Anschließend haben sie sich nach Immobilien umgeschaut und auch leere Cafés in Bamberg und Höchstadt angesehen, doch hätten mit dem ehemaligen Hexenbäck in der Erlanger Universitätsstraße 12 "einen absoluten Glückstreffer geschossen". Die Lage sei natürlich "fast perfekt" in der Studierenden-Stadt zwischen Uni-Bibliothek, Kollegienhaus und Schlossgarten.

Beim Umbau hätte er mit seinen "Freunden vom Bau" fast alles selbstgemacht. "Da ist es dann von Vorteil, wenn man Leute kennt", erzählt der gelernte Elektriker. Ein "Kumpel" sei Maler, der andere Gas-Wasser Installateur und "hat uns das Bad reingebaut" und er selbst konnte sich natürlich um die gesamte Elektrik kümmern.

Ein Großteil des Konzepts des Cafés kam den Geschwistern auch erst beim Umbau, erzählen sie, "zum Beispiel, die schwarze Decke passend zum schwarzen Geschirr zu streichen". Nicht nur beim Umbau ergänzten sich die Fähigkeiten unterschiedlicher Menschen sehr gut, sondern auch im Tagesgeschäft des Cafés haben Oliver und Annika Fischkal klare Rollen. Während sich der Bruder vor allem um den Kaffee aber auch im Hintergrund beispielsweise um die Finanzen und Steuern kümmert, ist Annikas Arbeitsplatz im Café hauptsächlich in der Küche. Sie bereitet alle Gerichte zu, die auf der Karte stehen – die sie bewusst klein gehalten haben, um sich zu Beginn nicht zu überfordern. Außerdem hatte sie auch bei der Einrichtung, Dekoration und Gestaltung der Karte maßgeblich ihre Finger im Spiel.

"Ich kündige morgen!"

Bisher sind ihre Öffnungszeiten mit Freitag bis Sonntag, 9 Uhr bis 16 Uhr, noch recht zurückhaltend gewählt – beide arbeiten momentan auch noch Teilzeit in ihren Jobs. Nachdem das Café jetzt aber so gut angelaufen sei, verkündet Oliver im Gespräch, "aber ich kündige morgen", um seine ungeteilte Aufmerksamkeit seinem neuen Frühstückscafé widmen zu können.

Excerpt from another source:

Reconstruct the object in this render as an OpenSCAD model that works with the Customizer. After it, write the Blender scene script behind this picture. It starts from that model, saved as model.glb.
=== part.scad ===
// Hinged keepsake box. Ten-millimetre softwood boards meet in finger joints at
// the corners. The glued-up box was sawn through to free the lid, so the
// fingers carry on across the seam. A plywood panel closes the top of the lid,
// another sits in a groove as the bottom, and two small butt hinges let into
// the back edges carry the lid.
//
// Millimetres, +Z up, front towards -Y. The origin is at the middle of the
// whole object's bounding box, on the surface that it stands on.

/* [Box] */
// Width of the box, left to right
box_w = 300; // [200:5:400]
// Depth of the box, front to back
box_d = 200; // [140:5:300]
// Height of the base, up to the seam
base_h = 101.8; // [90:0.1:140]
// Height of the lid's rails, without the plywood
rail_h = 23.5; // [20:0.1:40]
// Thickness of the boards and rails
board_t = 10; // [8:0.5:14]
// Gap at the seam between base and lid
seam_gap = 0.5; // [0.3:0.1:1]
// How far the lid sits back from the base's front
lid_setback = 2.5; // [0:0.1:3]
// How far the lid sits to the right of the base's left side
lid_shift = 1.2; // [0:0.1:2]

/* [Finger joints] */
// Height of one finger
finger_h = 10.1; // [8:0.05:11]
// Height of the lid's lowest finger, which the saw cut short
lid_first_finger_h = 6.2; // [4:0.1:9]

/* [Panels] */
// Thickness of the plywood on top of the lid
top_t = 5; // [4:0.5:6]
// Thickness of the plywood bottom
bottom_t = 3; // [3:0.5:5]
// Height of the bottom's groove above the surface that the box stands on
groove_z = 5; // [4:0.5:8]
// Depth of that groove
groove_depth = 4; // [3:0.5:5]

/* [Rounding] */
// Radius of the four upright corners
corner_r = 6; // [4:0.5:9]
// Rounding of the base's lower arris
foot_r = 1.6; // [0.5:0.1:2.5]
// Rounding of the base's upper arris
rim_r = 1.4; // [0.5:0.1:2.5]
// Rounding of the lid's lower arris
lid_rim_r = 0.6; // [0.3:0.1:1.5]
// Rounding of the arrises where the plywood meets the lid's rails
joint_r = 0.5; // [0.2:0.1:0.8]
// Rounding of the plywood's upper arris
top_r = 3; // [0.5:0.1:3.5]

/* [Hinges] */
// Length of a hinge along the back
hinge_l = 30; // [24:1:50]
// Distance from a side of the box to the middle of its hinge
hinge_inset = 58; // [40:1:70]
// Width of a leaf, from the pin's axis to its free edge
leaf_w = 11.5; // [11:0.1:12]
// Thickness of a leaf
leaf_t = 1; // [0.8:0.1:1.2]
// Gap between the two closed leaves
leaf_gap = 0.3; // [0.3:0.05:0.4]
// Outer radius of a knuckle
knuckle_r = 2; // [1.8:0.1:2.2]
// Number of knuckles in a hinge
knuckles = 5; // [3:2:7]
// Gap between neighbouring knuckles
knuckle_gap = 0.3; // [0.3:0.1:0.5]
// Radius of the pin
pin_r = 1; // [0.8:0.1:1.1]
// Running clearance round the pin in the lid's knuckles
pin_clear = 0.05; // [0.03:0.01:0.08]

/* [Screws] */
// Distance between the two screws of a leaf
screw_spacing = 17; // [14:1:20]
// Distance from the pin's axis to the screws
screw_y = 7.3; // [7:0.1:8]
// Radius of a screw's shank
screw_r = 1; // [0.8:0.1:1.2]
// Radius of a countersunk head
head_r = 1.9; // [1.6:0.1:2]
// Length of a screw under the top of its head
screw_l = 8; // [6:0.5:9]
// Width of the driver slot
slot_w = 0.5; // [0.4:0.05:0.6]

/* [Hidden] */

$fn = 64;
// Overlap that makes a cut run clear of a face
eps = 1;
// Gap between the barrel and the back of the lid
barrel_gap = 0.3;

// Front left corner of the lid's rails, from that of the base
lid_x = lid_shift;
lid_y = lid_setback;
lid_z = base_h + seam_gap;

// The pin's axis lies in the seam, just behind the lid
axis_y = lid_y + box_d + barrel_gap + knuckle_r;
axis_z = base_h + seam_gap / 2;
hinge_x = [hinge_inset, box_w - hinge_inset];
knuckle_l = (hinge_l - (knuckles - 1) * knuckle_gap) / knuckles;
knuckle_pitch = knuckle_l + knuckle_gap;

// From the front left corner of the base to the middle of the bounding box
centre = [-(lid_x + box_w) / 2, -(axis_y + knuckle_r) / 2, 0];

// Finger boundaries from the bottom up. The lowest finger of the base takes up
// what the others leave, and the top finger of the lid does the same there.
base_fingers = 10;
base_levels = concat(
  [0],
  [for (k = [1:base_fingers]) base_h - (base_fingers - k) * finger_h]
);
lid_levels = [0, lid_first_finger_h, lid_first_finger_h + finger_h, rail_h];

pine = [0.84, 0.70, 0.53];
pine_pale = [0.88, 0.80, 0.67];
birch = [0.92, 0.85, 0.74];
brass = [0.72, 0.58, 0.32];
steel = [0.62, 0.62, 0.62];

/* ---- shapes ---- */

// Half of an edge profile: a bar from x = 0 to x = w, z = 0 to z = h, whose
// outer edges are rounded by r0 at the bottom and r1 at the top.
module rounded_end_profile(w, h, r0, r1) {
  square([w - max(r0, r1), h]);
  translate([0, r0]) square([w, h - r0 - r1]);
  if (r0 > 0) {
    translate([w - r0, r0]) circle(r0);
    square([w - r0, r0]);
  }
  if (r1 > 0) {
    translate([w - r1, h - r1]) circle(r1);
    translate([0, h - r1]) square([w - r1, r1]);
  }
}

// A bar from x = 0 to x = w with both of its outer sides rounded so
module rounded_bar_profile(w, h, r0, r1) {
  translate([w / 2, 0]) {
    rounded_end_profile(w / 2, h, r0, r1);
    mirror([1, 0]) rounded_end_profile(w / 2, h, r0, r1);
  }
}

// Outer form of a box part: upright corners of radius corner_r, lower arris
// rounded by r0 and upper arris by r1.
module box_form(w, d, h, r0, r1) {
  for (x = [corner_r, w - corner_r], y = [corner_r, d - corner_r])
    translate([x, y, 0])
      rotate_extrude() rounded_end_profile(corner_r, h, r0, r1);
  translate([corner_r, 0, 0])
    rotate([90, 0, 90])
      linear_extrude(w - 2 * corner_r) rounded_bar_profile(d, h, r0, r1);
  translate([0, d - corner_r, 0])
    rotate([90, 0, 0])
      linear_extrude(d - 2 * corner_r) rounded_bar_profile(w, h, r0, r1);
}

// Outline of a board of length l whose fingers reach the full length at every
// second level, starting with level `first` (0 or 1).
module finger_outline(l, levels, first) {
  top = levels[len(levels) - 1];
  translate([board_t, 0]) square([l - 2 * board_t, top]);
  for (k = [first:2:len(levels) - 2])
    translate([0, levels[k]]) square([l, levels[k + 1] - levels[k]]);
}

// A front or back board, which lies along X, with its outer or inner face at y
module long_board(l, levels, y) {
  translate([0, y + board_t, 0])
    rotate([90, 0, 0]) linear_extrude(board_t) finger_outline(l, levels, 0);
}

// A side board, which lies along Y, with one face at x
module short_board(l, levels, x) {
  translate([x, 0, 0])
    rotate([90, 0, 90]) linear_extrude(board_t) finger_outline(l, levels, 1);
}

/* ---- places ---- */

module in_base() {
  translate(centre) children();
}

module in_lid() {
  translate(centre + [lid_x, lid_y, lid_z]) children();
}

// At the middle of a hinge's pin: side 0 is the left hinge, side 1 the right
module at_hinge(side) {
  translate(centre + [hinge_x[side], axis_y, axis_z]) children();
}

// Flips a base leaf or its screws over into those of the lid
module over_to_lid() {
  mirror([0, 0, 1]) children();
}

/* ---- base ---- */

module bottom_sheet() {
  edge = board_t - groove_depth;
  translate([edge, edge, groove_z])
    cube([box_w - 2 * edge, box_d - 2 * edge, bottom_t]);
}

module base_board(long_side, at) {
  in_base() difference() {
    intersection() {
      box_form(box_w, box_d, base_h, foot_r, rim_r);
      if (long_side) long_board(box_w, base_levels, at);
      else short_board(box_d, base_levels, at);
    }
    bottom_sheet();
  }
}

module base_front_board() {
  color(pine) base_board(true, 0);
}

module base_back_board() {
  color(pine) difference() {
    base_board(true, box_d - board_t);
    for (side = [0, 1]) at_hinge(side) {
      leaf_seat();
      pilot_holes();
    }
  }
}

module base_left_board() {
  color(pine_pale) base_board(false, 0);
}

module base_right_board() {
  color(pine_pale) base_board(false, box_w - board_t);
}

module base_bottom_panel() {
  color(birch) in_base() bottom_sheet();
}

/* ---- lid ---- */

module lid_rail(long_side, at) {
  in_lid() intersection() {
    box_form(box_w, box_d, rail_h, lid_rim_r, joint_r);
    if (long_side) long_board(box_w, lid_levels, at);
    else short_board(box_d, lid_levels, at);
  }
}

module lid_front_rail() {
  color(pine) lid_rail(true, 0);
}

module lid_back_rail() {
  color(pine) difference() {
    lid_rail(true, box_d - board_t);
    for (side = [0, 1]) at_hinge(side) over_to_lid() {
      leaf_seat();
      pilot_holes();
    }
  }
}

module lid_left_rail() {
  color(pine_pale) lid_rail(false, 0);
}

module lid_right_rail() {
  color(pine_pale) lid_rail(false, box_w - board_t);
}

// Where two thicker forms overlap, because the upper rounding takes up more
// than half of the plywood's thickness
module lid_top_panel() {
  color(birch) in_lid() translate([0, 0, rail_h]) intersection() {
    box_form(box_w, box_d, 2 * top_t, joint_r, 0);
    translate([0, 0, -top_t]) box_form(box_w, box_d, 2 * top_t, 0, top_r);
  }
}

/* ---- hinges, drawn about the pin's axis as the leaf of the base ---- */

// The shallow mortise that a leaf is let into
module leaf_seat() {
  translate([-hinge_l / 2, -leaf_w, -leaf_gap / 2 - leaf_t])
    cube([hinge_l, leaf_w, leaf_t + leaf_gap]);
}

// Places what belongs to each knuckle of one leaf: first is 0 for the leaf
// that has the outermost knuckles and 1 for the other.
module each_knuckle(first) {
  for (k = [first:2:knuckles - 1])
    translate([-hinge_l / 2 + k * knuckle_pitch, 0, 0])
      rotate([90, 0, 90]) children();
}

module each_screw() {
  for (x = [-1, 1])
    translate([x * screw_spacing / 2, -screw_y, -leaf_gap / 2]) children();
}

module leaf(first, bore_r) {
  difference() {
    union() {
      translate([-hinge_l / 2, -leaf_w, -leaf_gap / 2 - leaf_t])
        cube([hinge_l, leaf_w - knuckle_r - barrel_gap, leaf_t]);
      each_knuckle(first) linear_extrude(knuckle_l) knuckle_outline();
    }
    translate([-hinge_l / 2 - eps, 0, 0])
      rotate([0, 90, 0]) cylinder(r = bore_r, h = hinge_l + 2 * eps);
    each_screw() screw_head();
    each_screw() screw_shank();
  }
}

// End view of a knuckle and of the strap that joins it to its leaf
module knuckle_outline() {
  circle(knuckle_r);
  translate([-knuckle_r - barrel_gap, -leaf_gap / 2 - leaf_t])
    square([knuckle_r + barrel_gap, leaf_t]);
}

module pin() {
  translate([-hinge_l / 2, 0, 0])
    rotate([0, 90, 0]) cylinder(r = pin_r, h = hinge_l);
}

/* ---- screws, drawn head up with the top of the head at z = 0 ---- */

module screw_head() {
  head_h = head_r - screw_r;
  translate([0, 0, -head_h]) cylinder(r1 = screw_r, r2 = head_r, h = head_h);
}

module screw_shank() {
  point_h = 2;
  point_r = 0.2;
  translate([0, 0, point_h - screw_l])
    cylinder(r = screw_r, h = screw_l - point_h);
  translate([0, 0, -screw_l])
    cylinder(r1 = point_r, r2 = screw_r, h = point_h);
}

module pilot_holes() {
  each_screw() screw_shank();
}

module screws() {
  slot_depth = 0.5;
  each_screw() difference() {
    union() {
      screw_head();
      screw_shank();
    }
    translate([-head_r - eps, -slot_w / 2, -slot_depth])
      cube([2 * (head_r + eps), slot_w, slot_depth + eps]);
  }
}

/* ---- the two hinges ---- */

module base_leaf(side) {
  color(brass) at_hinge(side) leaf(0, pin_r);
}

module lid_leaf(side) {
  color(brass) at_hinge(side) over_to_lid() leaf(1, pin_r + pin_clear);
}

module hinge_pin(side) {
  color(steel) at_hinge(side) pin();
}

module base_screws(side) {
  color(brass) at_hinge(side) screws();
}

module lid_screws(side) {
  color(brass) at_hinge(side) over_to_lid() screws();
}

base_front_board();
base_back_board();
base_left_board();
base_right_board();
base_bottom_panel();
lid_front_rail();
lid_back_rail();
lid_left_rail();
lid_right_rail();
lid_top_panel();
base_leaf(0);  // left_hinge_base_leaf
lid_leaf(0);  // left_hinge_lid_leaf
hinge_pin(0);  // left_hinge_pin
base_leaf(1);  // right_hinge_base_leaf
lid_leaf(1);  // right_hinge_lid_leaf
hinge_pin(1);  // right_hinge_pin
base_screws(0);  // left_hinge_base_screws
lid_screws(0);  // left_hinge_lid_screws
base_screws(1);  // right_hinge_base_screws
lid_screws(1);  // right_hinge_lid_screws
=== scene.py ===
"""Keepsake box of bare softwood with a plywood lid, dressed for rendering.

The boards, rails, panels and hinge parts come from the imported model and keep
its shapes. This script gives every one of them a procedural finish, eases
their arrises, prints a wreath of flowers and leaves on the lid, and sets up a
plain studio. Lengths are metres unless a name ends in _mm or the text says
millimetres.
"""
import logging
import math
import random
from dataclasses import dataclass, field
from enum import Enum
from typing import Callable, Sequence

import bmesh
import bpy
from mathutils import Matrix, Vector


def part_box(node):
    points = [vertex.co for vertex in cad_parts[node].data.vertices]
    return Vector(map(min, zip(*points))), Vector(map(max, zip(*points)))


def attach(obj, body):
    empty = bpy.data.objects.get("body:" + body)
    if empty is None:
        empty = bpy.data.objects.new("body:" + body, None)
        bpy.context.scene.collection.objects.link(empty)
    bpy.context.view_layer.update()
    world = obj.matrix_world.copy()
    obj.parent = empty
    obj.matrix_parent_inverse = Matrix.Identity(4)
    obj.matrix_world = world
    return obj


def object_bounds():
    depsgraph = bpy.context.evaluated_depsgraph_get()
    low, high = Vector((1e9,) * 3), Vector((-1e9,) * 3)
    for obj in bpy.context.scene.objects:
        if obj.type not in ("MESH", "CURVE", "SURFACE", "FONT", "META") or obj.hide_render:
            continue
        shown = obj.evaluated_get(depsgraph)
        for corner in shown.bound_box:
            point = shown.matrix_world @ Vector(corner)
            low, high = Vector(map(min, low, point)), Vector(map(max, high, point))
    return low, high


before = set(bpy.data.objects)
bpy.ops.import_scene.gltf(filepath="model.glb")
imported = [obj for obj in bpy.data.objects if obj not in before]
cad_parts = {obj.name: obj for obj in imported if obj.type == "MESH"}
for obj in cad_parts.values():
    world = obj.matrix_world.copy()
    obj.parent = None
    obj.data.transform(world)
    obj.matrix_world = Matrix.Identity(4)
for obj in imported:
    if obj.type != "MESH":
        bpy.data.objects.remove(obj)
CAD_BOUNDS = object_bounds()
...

Gemeinsam mit den zwei Angestellten im Minijob-Bereich, die sie inzwischen angestellt haben, verfolgen sie das Ziel, länger öffnen. Denn "sieben Tage die Woche zu öffnen wäre sonst nicht möglich", selbst wenn beide Vollzeit im Café arbeiten würden.

Und, scheinbar loht es sich. Oliver Fischkal zieht ein Fazit nach den ersten Wochen: "Die Resonanz ist geil!" Inzwischen kommen ihm die Gedanken, die er einige Minuten vor der Ladenöffnung hatte: "was ist, wenn jetzt einfach niemand kommt?", fast lächerlich vor. Lachend erzählt er, eine halbe Stunde später sei der ganze Laden voll gewesen.

Spannende Zukunftspläne haben die Gastro-Geschwister auch schon: Sie wollen, als junge Menschen, sowohl hinter dem Tresen, als auch beispielweise während des Umbaus, etwas für die jungen Menschen in Erlangen tun. Geplant sind unter anderem Events für und mit Studierenden, mehr Cocktails bei den abendlichen Events, und nächstes Jahr soll auch die Bestuhlung außen dazukommen.

Kurz nach Ladenschluss um 16 Uhr kommen noch einmal einige Kunden in das Café in der Universitätsstraße. Sie holen übriggebliebene Speisen zu einem vergünstigten Preis ab, die sie vorher in der App "To Good to go" reserviert haben. Das laufe richtig gut, überlegt Annika Fischkal, die die Tüten vorher gepackt hat. Es ist "eine Win-Win-Situation, vor allem an den Tagen wie heute, wenn wir die nächsten drei Tage zumachen", erklärt sie weiter. So müssen sie die verderblichen Rest-Gerichte nicht wegschmeißen und die Abholer bekommen ein günstiges Abendessen.

Wenn man die Geschwister fragen würde, dürfte es vermutlich öfter vorkommen, dass ihr Vater mal wieder schnell Milch holen gehen muss, weil der Laden schon wieder voll ist.